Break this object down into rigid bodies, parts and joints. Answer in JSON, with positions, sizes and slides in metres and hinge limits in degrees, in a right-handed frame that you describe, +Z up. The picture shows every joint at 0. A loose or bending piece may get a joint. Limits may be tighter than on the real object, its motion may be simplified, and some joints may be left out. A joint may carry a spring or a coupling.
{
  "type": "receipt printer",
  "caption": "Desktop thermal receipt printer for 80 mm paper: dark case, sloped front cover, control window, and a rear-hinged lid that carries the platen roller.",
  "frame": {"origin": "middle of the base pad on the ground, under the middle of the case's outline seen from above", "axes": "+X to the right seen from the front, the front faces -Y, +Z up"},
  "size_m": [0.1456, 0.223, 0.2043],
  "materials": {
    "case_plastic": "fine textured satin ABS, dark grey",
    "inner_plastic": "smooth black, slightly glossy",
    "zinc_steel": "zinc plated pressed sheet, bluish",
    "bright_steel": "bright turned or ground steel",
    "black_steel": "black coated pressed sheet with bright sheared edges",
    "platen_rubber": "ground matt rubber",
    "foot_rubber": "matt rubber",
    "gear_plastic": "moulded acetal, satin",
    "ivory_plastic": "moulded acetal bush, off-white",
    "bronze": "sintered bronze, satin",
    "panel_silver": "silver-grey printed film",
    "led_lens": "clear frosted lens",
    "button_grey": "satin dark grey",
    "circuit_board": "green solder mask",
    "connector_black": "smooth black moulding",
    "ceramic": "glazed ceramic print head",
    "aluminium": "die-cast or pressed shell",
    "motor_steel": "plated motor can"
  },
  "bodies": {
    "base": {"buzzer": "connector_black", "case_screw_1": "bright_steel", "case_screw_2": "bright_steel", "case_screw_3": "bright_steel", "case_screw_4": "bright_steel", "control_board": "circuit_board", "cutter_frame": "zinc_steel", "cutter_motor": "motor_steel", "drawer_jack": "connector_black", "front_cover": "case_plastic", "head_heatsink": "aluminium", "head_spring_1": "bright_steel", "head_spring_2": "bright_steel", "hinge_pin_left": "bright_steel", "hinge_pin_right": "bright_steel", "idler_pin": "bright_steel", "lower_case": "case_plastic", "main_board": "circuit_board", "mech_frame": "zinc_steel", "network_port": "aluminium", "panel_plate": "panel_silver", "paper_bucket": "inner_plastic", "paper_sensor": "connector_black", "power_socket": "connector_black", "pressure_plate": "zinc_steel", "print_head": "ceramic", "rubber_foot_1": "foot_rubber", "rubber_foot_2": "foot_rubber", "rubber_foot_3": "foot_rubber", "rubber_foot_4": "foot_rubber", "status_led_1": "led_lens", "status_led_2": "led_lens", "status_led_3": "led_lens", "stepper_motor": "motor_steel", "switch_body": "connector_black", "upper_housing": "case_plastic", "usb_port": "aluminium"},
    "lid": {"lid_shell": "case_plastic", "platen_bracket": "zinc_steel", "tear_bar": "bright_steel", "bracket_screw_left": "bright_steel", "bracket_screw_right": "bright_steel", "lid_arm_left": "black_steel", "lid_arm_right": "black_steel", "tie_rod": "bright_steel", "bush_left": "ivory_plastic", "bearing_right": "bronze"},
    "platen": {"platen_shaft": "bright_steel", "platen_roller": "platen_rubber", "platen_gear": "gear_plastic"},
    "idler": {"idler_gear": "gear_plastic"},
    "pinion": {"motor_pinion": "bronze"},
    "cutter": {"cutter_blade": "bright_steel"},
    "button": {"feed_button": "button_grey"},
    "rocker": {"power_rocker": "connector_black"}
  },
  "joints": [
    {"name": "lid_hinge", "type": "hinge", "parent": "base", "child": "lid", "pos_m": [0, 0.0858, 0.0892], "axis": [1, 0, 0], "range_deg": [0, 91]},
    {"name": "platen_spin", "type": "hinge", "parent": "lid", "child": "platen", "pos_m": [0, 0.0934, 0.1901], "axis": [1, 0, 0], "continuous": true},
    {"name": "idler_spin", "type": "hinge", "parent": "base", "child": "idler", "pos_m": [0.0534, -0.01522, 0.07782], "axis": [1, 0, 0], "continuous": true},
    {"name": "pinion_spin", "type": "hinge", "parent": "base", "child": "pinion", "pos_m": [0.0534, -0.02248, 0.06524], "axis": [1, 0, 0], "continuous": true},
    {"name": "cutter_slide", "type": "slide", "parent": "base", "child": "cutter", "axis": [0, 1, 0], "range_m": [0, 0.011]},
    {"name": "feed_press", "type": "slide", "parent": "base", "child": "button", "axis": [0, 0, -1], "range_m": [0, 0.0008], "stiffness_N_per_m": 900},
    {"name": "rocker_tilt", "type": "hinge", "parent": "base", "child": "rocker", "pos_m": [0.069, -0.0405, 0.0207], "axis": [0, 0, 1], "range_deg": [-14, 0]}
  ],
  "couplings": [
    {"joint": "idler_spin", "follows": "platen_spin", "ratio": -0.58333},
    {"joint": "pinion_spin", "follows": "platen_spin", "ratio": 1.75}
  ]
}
...
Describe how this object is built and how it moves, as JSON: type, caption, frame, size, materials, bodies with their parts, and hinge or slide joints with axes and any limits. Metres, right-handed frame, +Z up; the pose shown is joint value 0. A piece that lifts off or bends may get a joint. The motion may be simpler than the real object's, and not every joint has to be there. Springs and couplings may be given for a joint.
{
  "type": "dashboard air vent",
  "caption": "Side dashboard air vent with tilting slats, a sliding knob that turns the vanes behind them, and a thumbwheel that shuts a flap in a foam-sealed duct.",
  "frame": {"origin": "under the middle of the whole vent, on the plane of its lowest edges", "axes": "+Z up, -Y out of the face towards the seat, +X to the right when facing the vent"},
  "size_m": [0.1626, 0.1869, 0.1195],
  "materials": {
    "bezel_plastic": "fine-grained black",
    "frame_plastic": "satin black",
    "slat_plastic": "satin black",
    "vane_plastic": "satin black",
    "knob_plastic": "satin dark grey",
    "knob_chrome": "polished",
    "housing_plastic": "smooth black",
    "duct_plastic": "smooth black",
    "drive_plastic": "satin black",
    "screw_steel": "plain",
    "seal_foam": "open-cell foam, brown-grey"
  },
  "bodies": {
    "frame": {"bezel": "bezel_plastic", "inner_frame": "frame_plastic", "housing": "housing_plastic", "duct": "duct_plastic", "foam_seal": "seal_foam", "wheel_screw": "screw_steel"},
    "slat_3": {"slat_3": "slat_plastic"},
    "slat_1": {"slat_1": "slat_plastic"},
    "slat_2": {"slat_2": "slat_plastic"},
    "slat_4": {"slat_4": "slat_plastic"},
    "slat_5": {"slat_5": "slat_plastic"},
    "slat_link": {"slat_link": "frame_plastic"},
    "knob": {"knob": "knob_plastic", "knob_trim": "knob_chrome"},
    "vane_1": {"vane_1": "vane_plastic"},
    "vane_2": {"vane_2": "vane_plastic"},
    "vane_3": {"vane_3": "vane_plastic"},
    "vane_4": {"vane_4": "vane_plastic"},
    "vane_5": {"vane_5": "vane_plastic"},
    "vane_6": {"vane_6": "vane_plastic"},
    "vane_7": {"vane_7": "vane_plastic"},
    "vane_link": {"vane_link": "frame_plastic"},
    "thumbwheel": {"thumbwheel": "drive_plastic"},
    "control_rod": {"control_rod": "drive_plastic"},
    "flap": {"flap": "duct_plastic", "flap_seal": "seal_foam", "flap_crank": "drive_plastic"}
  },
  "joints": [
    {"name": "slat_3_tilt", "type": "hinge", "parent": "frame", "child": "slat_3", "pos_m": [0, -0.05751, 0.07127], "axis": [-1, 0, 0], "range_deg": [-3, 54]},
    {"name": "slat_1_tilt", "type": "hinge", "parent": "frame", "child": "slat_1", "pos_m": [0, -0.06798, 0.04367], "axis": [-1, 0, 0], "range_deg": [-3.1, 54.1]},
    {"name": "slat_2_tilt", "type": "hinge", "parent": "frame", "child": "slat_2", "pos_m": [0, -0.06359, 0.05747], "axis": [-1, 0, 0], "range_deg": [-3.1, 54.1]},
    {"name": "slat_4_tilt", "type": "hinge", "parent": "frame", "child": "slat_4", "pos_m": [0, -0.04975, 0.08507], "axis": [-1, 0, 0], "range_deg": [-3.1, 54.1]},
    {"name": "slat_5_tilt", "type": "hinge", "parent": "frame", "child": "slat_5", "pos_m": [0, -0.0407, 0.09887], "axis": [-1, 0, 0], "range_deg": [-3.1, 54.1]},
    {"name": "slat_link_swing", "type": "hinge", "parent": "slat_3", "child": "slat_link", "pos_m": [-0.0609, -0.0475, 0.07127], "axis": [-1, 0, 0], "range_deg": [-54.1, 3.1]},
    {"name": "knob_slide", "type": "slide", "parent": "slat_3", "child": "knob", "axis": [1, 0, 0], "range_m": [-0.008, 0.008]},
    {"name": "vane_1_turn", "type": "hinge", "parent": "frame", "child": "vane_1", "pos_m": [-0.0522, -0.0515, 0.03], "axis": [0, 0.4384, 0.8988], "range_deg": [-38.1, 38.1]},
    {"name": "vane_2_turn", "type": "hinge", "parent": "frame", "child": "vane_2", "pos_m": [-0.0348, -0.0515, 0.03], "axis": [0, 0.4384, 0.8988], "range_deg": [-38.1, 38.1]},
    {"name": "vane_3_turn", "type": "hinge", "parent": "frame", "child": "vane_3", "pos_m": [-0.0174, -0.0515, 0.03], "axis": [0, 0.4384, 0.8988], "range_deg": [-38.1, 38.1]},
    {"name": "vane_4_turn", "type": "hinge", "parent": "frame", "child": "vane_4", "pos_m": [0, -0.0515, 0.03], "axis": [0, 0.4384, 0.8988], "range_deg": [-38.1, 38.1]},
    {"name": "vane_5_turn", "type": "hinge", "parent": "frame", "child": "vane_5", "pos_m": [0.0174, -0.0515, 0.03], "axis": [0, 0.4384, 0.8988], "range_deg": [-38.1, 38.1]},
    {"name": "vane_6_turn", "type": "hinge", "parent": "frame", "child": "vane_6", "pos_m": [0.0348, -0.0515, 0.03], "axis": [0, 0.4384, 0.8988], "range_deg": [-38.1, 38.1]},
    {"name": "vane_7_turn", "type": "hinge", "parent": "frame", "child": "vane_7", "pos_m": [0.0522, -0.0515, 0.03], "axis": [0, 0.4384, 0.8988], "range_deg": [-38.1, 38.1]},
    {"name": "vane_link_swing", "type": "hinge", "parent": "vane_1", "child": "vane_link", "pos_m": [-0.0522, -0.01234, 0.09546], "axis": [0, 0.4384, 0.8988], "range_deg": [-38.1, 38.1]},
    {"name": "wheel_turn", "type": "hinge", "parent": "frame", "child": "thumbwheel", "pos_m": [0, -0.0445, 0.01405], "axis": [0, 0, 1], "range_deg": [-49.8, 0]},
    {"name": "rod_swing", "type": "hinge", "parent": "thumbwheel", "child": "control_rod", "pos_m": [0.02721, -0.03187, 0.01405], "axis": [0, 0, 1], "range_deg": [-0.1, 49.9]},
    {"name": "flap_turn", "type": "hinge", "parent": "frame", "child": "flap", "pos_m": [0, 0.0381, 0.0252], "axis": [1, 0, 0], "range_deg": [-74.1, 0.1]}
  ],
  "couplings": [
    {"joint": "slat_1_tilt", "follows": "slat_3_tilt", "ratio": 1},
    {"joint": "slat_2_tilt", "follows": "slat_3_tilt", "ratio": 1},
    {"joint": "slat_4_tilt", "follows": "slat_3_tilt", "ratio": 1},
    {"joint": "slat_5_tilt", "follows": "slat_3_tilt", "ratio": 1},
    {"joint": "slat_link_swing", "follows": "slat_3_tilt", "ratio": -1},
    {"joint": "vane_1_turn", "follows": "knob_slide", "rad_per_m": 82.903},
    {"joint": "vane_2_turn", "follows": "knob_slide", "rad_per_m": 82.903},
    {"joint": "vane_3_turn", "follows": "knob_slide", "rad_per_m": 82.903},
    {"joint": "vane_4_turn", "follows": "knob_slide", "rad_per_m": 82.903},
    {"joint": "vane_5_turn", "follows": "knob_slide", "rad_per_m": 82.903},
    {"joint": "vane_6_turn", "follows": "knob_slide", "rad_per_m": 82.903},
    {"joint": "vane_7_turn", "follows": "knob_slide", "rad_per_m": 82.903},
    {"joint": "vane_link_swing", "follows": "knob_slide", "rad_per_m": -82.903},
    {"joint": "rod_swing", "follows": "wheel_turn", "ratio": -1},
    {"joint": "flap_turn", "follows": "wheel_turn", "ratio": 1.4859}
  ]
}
==
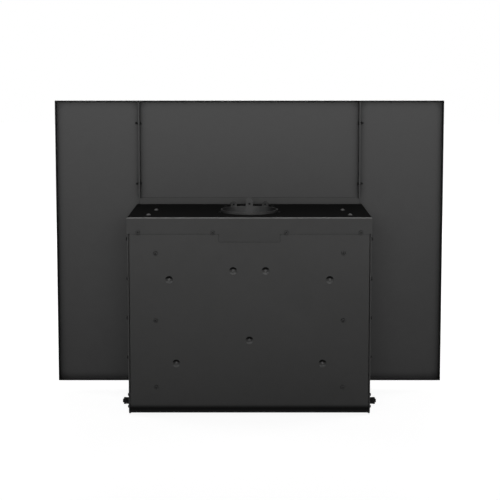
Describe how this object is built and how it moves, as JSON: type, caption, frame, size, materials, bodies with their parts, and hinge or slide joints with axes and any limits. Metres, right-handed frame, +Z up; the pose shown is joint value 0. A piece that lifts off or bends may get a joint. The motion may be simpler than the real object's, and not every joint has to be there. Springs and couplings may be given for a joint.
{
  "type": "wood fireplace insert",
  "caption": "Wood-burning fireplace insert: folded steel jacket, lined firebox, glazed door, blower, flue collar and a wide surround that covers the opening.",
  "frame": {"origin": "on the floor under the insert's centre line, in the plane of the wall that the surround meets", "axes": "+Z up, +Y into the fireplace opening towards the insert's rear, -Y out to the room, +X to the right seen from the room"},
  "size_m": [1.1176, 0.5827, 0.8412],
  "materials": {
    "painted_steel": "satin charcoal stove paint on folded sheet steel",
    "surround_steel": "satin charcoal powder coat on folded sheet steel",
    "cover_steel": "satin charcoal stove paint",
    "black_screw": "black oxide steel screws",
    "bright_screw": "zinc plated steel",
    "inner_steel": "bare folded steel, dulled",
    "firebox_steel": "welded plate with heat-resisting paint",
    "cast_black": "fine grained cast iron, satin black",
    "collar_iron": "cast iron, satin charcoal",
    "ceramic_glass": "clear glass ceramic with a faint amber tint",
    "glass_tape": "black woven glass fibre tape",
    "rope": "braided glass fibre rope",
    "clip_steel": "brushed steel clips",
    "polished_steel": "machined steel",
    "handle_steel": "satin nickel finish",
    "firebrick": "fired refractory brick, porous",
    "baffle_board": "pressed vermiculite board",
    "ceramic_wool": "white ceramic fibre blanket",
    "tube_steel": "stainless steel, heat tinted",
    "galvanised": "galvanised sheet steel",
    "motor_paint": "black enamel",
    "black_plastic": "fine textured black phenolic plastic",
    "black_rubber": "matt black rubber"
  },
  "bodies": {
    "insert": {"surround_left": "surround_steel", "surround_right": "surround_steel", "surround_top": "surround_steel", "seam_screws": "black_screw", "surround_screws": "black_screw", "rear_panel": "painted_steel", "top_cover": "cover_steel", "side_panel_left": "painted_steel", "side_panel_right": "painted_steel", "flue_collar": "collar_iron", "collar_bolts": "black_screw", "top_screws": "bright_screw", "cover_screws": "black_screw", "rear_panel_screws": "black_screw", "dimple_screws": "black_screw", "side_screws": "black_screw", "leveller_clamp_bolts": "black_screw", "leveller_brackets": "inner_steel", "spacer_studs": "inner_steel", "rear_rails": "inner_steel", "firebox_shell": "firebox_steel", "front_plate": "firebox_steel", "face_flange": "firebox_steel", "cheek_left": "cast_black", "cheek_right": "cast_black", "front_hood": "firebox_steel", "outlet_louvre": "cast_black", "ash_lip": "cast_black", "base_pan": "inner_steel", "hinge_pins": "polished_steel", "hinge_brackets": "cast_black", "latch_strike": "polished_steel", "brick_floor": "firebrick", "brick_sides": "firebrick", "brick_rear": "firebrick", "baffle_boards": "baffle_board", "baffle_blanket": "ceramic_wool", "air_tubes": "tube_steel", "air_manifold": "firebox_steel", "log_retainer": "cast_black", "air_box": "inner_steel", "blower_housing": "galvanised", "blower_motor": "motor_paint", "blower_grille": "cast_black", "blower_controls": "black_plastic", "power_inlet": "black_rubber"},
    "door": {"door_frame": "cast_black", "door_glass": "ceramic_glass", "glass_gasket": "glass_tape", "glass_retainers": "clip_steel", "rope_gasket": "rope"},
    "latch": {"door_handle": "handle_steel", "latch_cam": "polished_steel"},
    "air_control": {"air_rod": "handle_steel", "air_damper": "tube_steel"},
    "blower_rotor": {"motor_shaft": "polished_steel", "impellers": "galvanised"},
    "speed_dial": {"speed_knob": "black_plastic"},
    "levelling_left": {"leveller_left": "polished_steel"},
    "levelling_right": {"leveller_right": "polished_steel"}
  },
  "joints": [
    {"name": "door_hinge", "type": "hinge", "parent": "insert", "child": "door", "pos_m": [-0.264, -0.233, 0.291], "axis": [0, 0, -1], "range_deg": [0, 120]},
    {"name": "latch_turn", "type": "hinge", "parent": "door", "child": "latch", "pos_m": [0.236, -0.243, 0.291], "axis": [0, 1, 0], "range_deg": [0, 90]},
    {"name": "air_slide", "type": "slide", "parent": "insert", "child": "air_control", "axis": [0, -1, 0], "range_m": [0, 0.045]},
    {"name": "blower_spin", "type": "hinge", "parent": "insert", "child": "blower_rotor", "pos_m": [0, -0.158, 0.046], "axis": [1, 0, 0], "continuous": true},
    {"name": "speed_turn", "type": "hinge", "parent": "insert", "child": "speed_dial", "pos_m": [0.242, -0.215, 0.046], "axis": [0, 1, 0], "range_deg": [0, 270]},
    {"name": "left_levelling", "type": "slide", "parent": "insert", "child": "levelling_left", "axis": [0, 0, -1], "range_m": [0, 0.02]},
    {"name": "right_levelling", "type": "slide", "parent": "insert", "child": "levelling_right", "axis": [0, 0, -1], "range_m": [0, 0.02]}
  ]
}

◆ What to produce: Pull out all lines containing "with".

◆ Result of this task:
Break this object down into rigid bodies, parts and joints. Answer in JSON, with positions, sizes and slides in metres and hinge limits in degrees, in a right-handed frame that you describe, +Z up. The picture shows every joint at 0. A loose or bending piece may get a joint. Limits may be tighter than on the real object, its motion may be simplified, and some joints may be left out. A joint may carry a spring or a coupling.
    "black_steel": "black coated pressed sheet with bright sheared edges",
Describe how this object is built and how it moves, as JSON: type, caption, frame, size, materials, bodies with their parts, and hinge or slide joints with axes and any limits. Metres, right-handed frame, +Z up; the pose shown is joint value 0. A piece that lifts off or bends may get a joint. The motion may be simpler than the real object's, and not every joint has to be there. Springs and couplings may be given for a joint.
  "caption": "Side dashboard air vent with tilting slats, a sliding knob that turns the vanes behind them, and a thumbwheel that shuts a flap in a foam-sealed duct.",
Describe how this object is built and how it moves, as JSON: type, caption, frame, size, materials, bodies with their parts, and hinge or slide joints with axes and any limits. Metres, right-handed frame, +Z up; the pose shown is joint value 0. A piece that lifts off or bends may get a joint. The motion may be simpler than the real object's, and not every joint has to be there. Springs and couplings may be given for a joint.
    "firebox_steel": "welded plate with heat-resisting paint",
    "ceramic_glass": "clear glass ceramic with a faint amber tint",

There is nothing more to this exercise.